▶ WHAT YOU NEED TO DO:
Note each line where "frame" appears, and copy it.

▶ DATASET EXCERPT:
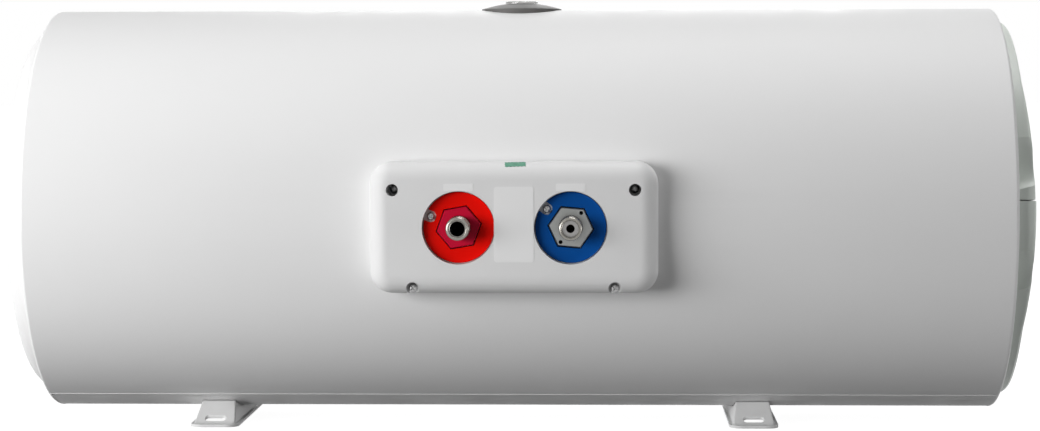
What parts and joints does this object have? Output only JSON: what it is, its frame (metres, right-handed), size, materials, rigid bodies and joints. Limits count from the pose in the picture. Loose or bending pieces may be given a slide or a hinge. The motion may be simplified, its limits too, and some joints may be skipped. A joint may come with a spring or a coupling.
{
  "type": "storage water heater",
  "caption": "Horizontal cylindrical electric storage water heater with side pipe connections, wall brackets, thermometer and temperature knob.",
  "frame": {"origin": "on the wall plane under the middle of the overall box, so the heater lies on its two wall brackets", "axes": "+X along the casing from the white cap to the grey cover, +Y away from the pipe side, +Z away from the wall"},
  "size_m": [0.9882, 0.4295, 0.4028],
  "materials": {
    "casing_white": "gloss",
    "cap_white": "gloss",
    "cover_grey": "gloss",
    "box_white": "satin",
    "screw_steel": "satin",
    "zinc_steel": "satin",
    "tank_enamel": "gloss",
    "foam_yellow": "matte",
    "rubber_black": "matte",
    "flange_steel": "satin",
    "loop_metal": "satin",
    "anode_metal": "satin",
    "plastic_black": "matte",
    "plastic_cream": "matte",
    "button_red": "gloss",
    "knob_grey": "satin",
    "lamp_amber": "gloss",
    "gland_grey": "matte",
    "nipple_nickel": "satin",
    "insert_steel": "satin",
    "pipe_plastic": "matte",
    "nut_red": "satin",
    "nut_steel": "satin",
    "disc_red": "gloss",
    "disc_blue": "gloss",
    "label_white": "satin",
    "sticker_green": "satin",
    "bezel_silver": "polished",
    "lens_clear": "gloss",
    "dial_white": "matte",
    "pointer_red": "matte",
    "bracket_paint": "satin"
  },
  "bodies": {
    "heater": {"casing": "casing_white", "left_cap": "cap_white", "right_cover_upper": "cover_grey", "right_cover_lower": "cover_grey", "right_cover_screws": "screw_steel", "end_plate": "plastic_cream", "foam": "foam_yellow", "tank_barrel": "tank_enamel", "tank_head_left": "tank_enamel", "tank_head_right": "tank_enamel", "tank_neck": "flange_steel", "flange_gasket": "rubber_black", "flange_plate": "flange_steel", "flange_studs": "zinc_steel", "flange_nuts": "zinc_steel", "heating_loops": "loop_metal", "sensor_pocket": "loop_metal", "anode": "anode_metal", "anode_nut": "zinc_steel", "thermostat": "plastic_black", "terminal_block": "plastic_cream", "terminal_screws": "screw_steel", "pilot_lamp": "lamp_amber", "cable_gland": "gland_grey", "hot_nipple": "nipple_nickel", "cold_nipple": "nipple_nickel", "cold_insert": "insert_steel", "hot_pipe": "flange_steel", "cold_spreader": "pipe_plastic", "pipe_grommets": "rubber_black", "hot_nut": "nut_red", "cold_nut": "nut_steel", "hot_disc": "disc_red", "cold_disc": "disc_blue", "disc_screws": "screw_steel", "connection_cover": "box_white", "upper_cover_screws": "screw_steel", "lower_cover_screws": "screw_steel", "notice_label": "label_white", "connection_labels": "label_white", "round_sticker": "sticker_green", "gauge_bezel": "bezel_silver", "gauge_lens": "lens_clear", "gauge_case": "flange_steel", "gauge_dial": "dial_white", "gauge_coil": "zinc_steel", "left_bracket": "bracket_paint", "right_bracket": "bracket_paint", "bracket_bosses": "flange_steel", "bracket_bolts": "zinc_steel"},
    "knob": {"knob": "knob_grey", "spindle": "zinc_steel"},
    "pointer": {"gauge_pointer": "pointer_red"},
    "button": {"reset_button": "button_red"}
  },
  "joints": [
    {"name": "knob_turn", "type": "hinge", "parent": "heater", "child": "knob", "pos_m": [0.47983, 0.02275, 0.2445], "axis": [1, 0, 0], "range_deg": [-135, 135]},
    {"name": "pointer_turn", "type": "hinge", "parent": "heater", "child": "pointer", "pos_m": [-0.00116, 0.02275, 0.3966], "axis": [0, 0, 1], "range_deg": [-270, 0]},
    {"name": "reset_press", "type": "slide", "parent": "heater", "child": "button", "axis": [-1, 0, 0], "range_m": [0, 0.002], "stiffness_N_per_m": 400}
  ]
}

▶ CORRECT RESULT:
What parts and joints does this object have? Output only JSON: what it is, its frame (metres, right-handed), size, materials, rigid bodies and joints. Limits count from the pose in the picture. Loose or bending pieces may be given a slide or a hinge. The motion may be simplified, its limits too, and some joints may be skipped. A joint may come with a spring or a coupling.
  "frame": {"origin": "on the wall plane under the middle of the overall box, so the heater lies on its two wall brackets", "axes": "+X along the casing from the white cap to the grey cover, +Y away from the pipe side, +Z away from the wall"},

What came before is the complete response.